Originally Posted by
BearX220
We should have thought of that before allowing the government we put in power to approve a disastrous series of airline mergers that concentrate too much pricing power in the hands of too few companies. The mess we have now is not "because of 9/11," it's because of a Department of Justice and Congress that are bought-and-paid-for corporatist tools.
There were plenty of FTers who cheered DL-NW, UA-CO, etc. because they were excited about "bigger networks" and "more options for consumers," and the other rote lies spewed by CEOs during the approval-campaign process. Those FTers have been real quiet lately. Wonder why.

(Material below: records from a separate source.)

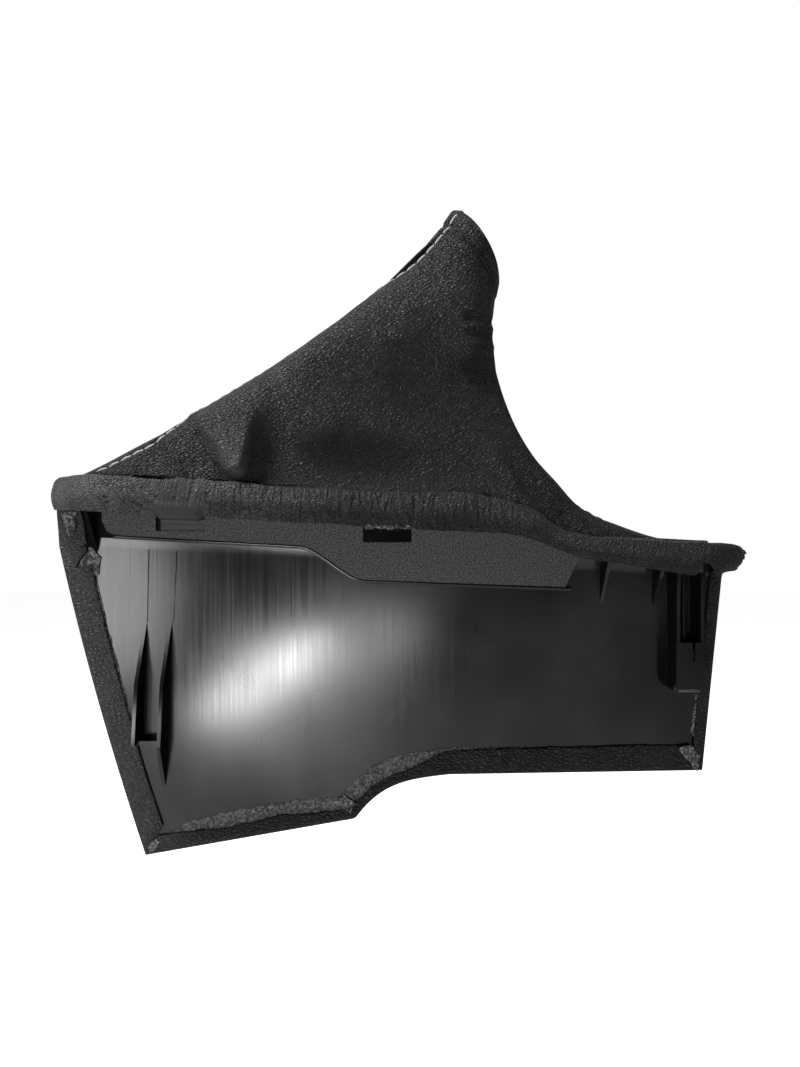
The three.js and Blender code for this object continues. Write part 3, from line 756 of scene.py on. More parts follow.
def skirt_columns(share, count):
    """The skirt over the deck's rim: its lower edge, its rounded band, and the crease at the rim."""
    point, outward = edge_at(share)
    x = point[:, 0]
    tucked = 1 - smooth(np.abs(x - SLOT_XS[0]), 8.8, 11.0)
    top, low = deck_z(x), skirt_z(x)
    low = low - 0.4 + 0.5 * (0.5 * line_noise(x, 14, 3) + 0.25 * line_noise(x, 5, 4))
    low = low + RELIEF_RISE * np.exp(-((x - RELIEF_X) / 3.4) ** 4)
    low = low + FLAP_RISE * smooth(x, RELIEF_X + 4, RELIEF_X + 9)
    low = low + TIP_RISE * smooth(x, RIGHT_X - 13, RIGHT_X - 2)
    band = RIM_GAP + LEATHER
    keys = [
        (mix(band, -1.6, tucked), low - 2.2 * tucked),
        (band + 0.5 + 1.4 * tucked, low + 1.2 - 2.4 * tucked),
        (band + SKIRT_BULGE * 0.7 + 1.2 * tucked, mix(low, top, 0.2)),
        (band + SKIRT_BULGE * 1.15, mix(low, top, 0.5)),
        (band + SKIRT_BULGE * 0.9, mix(low, top, 0.82)),
        (LEATHER * 0.9, top + 2.6), (-2.2, top + 3.5), (-4.6, top + 3.1)]
    points = []
    for out, z in keys:
        place = point + outward * (np.zeros(len(x)) + out)[:, None]
        points.append(np.column_stack([place, np.zeros(len(x)) + z]))
    points = np.stack(points)
    t = np.linspace(0, 1, count) ** 0.9
    return np.stack([centripetal(points[:, j], t, False) for j in range(len(x))], 1)


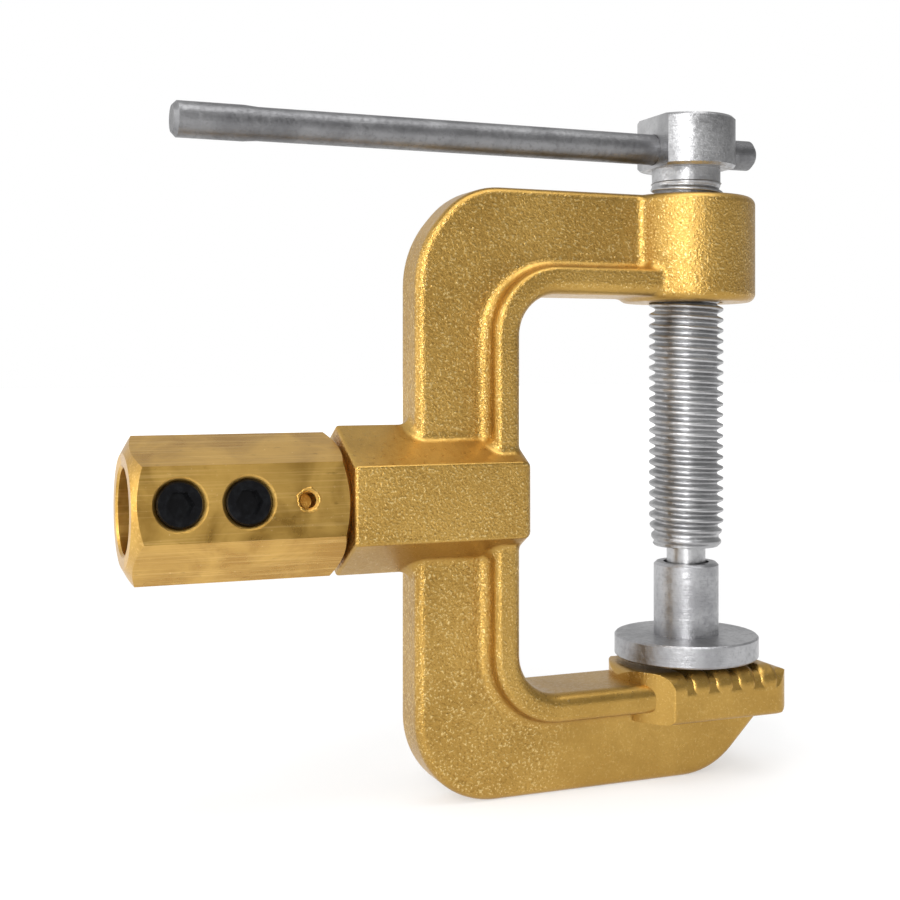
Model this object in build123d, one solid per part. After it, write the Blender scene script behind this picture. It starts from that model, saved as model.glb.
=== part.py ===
from build123d import *

import os
from math import cos, radians, sin, tan

# Welding earth clamp: a cast G-shaped brass frame, a hexagonal cable socket screwed into the
# frame's hub and fitted with two grub screws, and a steel clamping screw with a sliding tommy
# bar above and a swivel pad below.
#
# Frame: millimetres, +Z up along the clamping screw, X along the arms (the spine and the socket
# lie at -X), Y across the web. The origin is on the screw's axis at the height of the anvil's
# clamping face. The jaw is drawn almost closed, with the pad JAW_GAP above the anvil.

# ---- driving dimensions ---------------------------------------------------------------------
SCREW_DIA = 14.0            # M14 clamping screw, 2 mm pitch, drawn as a plain cylinder of its major diameter
JAW_GAP = 1.0               # pad to anvil as drawn
RUNNING = 0.05              # radial clearance of a running fit

# cast frame
SPINE_X = -56.3             # outer face of the spine
THROAT_X = -38.1            # throat face of the spine
WEB_T = 8.8                 # web thickness across Y
RIB_W = 17.0                # width of the rib that lines the throat
RIB_T = 5.0                 # its thickness
TOP_Z = 87.8                # top of the upper arm and of the boss
UNDER_Z = 68.8              # underside of the upper arm
ARM_Z = -2.2                # top of the lower arm
BOTTOM_Z = -20.8            # bottom of the lower arm
TOP_CORNER = ((-56.3, 76.7, 18.0), (-46.8, 87.8, 14.0))     # X, Z and radius of its two bends
BOTTOM_CORNER_R = 15.0
THROAT_R = 7.5              # inner corners of the throat
CAST_R = 1.6                # rounding of the web's cast edges
RIM_R = 2.2                 # rounding of the rib towards the throat
RIB_BACK_R = 1.2            # and towards the web
COVE_R = 2.0                # fillets where rib and boss meet the web
HUB_COVE_R = 1.9            # and where the hub meets it

# boss around the screw
BOSS_R = 12.9
BOSS_BOTTOM_Z = 68.0

# anvil at the end of the lower arm
ANVIL_LEFT_X = -15.0
ANVIL_RIGHT_X = 16.1
ANVIL_HALF_W = 11.0
ANVIL_T = 9.2
ANVIL_ARC_END = (-11.5, 8.5)    # the bowed left end runs to here, X and Y
ANVIL_CUT_END_X = -8.9      # and a flat cut from there to here, at the anvil's side
ANVIL_BOW = 0.3             # how far the right end bows out past ANVIL_RIGHT_X
ANVIL_TOP_R = 3.2           # rounding of the ridge ends and the other top edges along X
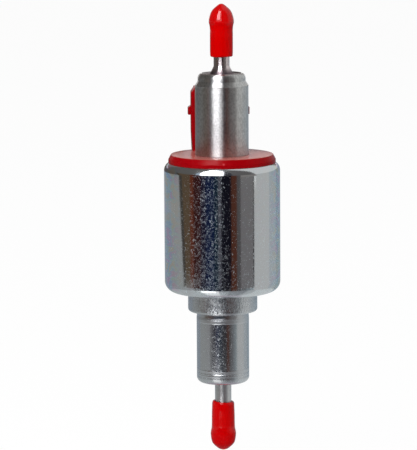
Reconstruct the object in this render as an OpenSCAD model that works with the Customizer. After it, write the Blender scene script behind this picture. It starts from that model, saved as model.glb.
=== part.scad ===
// Metering fuel pump for an engine bay heater: a solenoid plunger pump in a round steel can,
// with a hose spigot at each end and a two-blade plug socket beside the outlet barrel.
// The pump stands on +Z, outlet up. The origin is on its axis, halfway up the can's straight side.

/* [Magnet can] */
// Outside diameter of the can, which the holding clamp grips
can_d = 35; // [32:0.5:40]
// Wall of the can
can_wall = 1.5; // [1.2:0.1:1.9]
// Straight length of the can between its two rounded edges
can_straight = 33.6; // [30:0.2:40]
// Outside radius between the can's side and its bottom
can_bottom_r = 3.2; // [2.2:0.1:4]
// Outside radius of the can's rolled mouth
can_roll_r = 2.7; // [2.2:0.1:3.2]
// How far the rolled lip hooks inward past the can's bore
lip_hook = 0.5; // [0.3:0.05:0.7]

/* [Outlet barrel] */
// Outside diameter of the outlet barrel
barrel_d = 16.1; // [15:0.1:16.6]
// Height of the barrel above the red flange, to the foot of its necked end
barrel_rise = 20.8; // [16:0.2:26]
// Diameter of the necked end
neck_d = 14.4; // [13.8:0.1:14.8]
// Length of the cone that leads in to the neck
neck_cone = 1.4; // [1:0.1:2.5]
// Length of the neck above the cone, with its rolled rim
neck_length = 2.3; // [2.2:0.1:4]
// Height of the rolled rim
rim_h = 1.6; // [0.6:0.1:1.8]
// Width of the rolled rim
rim_w = 1.1; // [0.4:0.1:1.2]

/* [Inlet housing] */
// Outside diameter of the inlet housing
housing_d = 15.9; // [15:0.1:16.6]
// Length of the housing below the can's bottom
housing_drop = 28; // [26:0.2:34]
// Radius of the housing's lower edge
housing_r = 1.7; // [0.8:0.1:2.4]
// Bore shared by the housing, the barrel and the ring between them
tube_bore_d = 13.6; // [13:0.1:13.8]
// Diameter of the pole collar under the can
collar_d = 21; // [20:0.1:24]
// Height of the collar's outside band
collar_h = 6.1; // [4.5:0.1:8]
// Radius of the collar's lower edge
collar_r = 0.85; // [0.4:0.05:1.2]
// Width of the thin bead that seals the collar to the housing
bead_w = 0.35; // [0.2:0.05:0.5]
// Depth of the two rolled marks round the housing
mark_depth = 0.06; // [0.03:0.01:0.1]
// How far the housing narrows just under the collar
housing_neck = 0.2; // [0.05:0.05:0.35]

/* [Hose spigots] */
// Outside diameter of the outlet spigot
outlet_tube_d = 4.8; // [4.4:0.1:5.4]
// Outside diameter of the inlet spigot
inlet_tube_d = 5; // [4.6:0.1:5.6]
// Bore of both spigots
spigot_bore_d = 2.4; // [1.8:0.1:2.8]
// Diameter of the olive that holds a hose
olive_d = 5.8; // [5.7:0.05:6.4]
// Radius of the outlet spigot's flared foot
flare_r = 3.55; // [3:0.05:4]
// Height of the flared foot
flare_h = 2.5; // [1.5:0.1:3]
// Length of a spigot outside the pump
spigot_length = 18.6; // [17:0.2:22]
// Distance from the spigot's end to the middle of its olive
olive_from_end = 2.9; // [2:0.1:4]

/* [Transit caps] */
// Wall of the soft caps
cap_wall = 0.8; // [0.6:0.05:1]
// Depth of spigot that the outlet's cap covers
outlet_cap_cover = 13.2; // [11:0.2:14.6]
// Depth of spigot that the inlet's cap covers
inlet_cap_cover = 12.4; // [11:0.2:14.6]
// Length of the closed tip past the spigot's end
cap_tip = 2.4; // [2:0.1:3.5]

/* [Flange and plug socket] */
// Distance from the can's side in to the edge of the red flange
flange_inset = 1.3; // [1.2:0.05:2.2]
// Thickness of the flange above the can's lip
flange_t = 2.2; // [1.6:0.1:3.5]
// Height of the slope at the flange's upper edge
flange_slope_h = 1.5; // [0.8:0.1:1.6]
// Width of the slope at the flange's upper edge
flange_slope_w = 0.8; // [0.4:0.1:1.2]
// Width of the plug socket
socket_w = 17.1; // [16:0.1:18.4]
// Distance from the can's side in to the back of the plug socket
socket_inset = 1.1; // [0.5:0.1:1.5]
// Height of the socket above the flange
socket_h = 19.4; // [17:0.2:24]
// Side and outer walls of the socket
socket_wall = 1.3; // [1:0.1:1.5]
// Solid floor under the socket's cavity
socket_floor = 4; // [3:0.1:6]
// How far the socket narrows on each side at its foot
socket_waist = 0.35; // [0:0.05:0.6]
// Height of the latch nubs' flat underside above the flange
nub_z = 10.8; // [8:0.1:12]
// How far a latch nub stands out
nub_out = 0.8; // [0.5:0.05:1.2]
// Height of a latch nub with its slope
nub_h = 3.15; // [2:0.05:4]

/* [Blades] */
// Width of a blade
blade_w = 2.8; // [2.4:0.1:3.2]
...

+1. I agree it's the oligopoly, not 9/11.
Little startup airlines won't really help at this point...the world actually has quite a few of those running around. Only real thing that would help (IMHO) is if five to ten of the world's larger currently un-allied airlines created a fourth alliance that was at least capable of nibbling at Skyteam's heels. I'm not sure who those airlines would be, considering that many of the un-allied ones left are staunchly non-alliance as a business strategy in their home region. And while such an alliance could probably piece together a passable TATL network, I'm less certain about TPAC.
Basically, you're lucky if you have all three alliances competing as roughly equals in your home market. Most people have two of the three functioning as a price-setting duopoly. Or one of the three, hosing everyone in sight.